When is that likely to happen?

No date has been set yet, but the government is likely to want it soon after the Prime Minister’s return from the G8 Summit. July 21 and 22 are being considered. This means the government may call a special one-day session, instead of waiting for the monsoon session scheduled to begin on August 11.

Two reasons could explain the need for an early trust vote: the IAEA board of
governors is likely to meet on July 28, and the government’s political managers won’t like to lose time once they have mopped up the necessary numbers to win the vote.

Is the Samajwadi Party’s support enough for the government to survive the trust vote?

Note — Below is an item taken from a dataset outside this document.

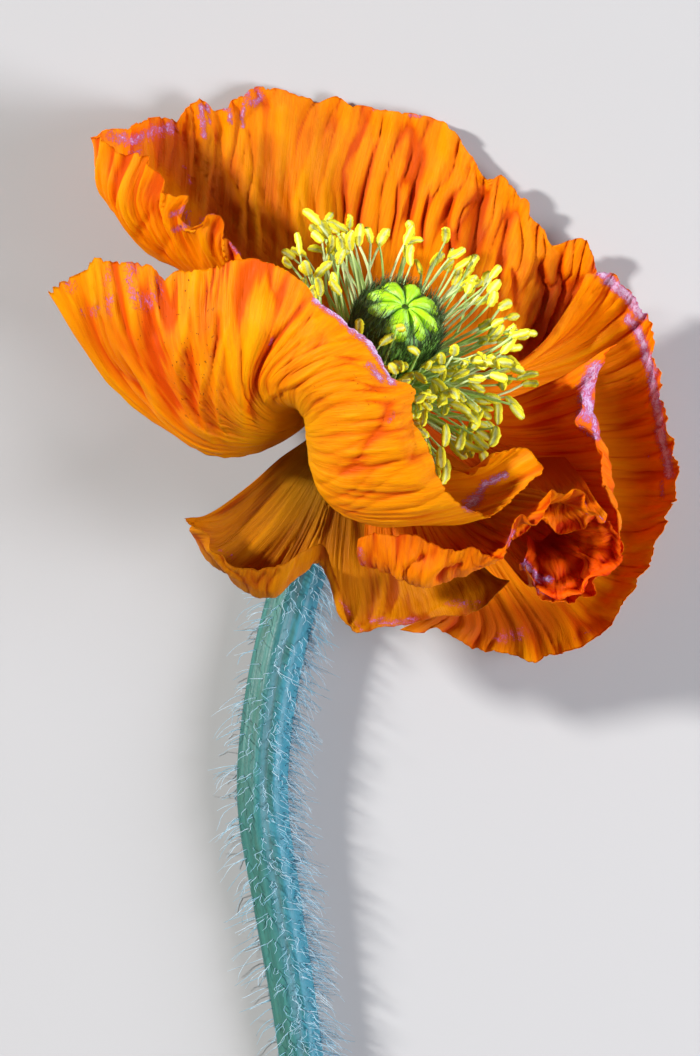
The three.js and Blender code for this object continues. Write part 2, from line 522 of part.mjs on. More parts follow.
/** One stamen: a bent filament that ends in a long anther, tipped to one side. */
function stamenGeometry(tier, angle, random) {
  const pressed = Math.max(0, Math.cos(THREE.MathUtils.degToRad(angle - PRESSED_SIDE)));
  const lean = THREE.MathUtils.lerp(tier.lean, PRESSED_LEAN, pressed) + 10 * (random() - 0.5);
  const length = tier.length * (0.88 + 0.24 * random()) * (1 - 0.25 * pressed);
  const place = (degrees, far) => {
    const a = THREE.MathUtils.degToRad(degrees);
    return aroundAxis(angle, tier.distance + far * Math.sin(a), tier.height + far * Math.cos(a));
  };
  const neck = place(lean, length);
  const rise = place(lean, length + 1).sub(neck);
  const tip = rise.addScaledVector(SIDE, random() - 0.5).addScaledVector(BACK, random() - 0.5);
  const anther = (part) => neck.clone().addScaledVector(tip, (part * ANTHER_LENGTH) / tip.length());
  const stations = [
    [place(lean, -0.3), FILAMENT_RADIUS], [place(lean + 12, 0.42 * length), FILAMENT_RADIUS],
    [neck, FILAMENT_RADIUS * 0.8], [anther(0.22), ANTHER_RADIUS], [anther(0.75), ANTHER_RADIUS],
    [anther(1), ANTHER_RADIUS * 0.5],
  ];
  const across = aroundAxis(angle + 90, 1, 0);
  const rings = stations.map(([centre, radius], k) => {
    const next = stations[Math.min(k + 1, stations.length - 1)][0];
    const before = stations[Math.max(k - 1, 0)][0];
    const up = new THREE.Vector3().crossVectors(across, next.clone().sub(before)).normalize();
    return [[1, 0], [0, 1], [-1, 0], [0, -1]].map(([a, b]) => centre.clone()
      .addScaledVector(across, radius * a)
      .addScaledVector(up, radius * b));
  });
  return loft(rings);
}

/** All the stamens, grown together at their roots in a ring round the pistil. */
function stamensGeometry() {
  const random = seeded(STAMEN_SEED);
  const profile = [...STAMEN_RING, STAMEN_RING[0]].map(([r, h]) => new THREE.Vector2(r, h));
  const ring = new THREE.LatheGeometry(profile, 24);
  ring.applyMatrix4(new THREE.Matrix4().makeBasis(SIDE, AXIS, BACK.clone().negate()));
  let bunch = toManifold(ring);
  STAMEN_TIERS.forEach((tier, t) => {
    for (let i = 0; i < tier.count; i++) {
      const angle = ((i + t / 3 + 0.5 * (random() - 0.5)) * 360) / tier.count;
      bunch = bunch.add(toManifold(stamenGeometry(tier, angle, random)));
    }
  });
  return fromManifold(bunch);
}

// ---------------------------------------------------------------- the flower

const flower = new THREE.Group();
flower.add(named('stem', stemGeometry(), 0x4f9c86, 0.6));
flower.add(named('pistil', pistilGeometry(), 0x7fc41a, 0.5));
flower.add(named('stamens', stamensGeometry(), 0xd6cf2a, 0.6));
const pleatRandom = seeded(7);
for (const petal of PETALS) {
  flower.add(named(petal.name, petalGeometry(petal, pleatRandom), petal.colour, 0.55));
}

// Set down with the middle of its box over the origin.
const box = new THREE.Box3().setFromObject(flower);
flower.position.set(-(box.min.x + box.max.x) / 2, -(box.min.y + box.max.y) / 2, -box.min.z);

export default flower;
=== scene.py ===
import math

import bpy
import numpy as np
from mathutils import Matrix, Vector


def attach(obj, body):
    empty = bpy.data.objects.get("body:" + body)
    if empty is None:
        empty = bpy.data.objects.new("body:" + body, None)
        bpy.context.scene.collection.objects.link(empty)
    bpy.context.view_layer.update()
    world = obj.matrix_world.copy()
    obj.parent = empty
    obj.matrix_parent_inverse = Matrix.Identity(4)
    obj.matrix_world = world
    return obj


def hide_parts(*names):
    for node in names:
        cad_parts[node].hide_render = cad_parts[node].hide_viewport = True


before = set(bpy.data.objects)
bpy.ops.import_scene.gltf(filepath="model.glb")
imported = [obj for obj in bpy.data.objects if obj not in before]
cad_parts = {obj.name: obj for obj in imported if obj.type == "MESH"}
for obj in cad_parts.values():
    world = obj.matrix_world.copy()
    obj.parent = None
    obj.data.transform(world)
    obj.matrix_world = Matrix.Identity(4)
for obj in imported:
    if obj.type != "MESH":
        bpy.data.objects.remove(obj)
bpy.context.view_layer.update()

# Lengths are in millimetres about the receptacle, as in the part's source, until a mesh is made.
SET_DOWN = np.array([0.489, 27.835, 15.882])  # the receptacle, in the row frame
MM = 0.001

TABLE = -15.88
THICKNESS = 0.22  # of a petal
CONTACT_BLEND, CONTACT_GAP = 1.2, 0.02  # over which a petal flattens onto the table
CLAW_DISTANCE = 3.7  # from the axis
AXIS = np.array([0.294, 0.637, 0.714])
AXIS /= np.linalg.norm(AXIS)
SIDE = np.array([AXIS[1], -AXIS[0], 0])
SIDE /= np.linalg.norm(SIDE)
BACK = np.cross(AXIS, SIDE)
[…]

Not with the SP alone. The government will require the support of 8 to 10 more MPs in addition to the official SP strength of 39 for a simple majority. At the moment there are 64 MPs, other than the NDA and the Left, with uncommitted views on the nuclear deal. There is a question mark on whether the SP leadership will have all 39 MPs behind its
decision to back the nuclear deal, but Congress managers are working overtime to gather support from uncommitted groups and Independents.

What is the key rule for trust votes? Is it about members present and voting?

It is members present and voting, so individuals or groups may bail out the
government by choosing to be absent or abstain.

During the trust vote, won’t the Left have to vote with its sworn enemy, the BJP?

That is a distinct possibility and the BJP is keen to embarrass the Left on that count.

Does the government need to win a trust vote to go to the IAEA?

Not constitutionally. But ethical questions can be raised. A trust vote victory and a subsequent move to the IAEA can add to the domestic saleability of the deal.

What happens after the trust vote?

If the UPA wins the trust vote, it is largely safe for the next six months as a no-confidence motion cannot be moved before that. If it loses, elections will have to be called and a new House constituted within six months of the Lok Sabha being dissolved.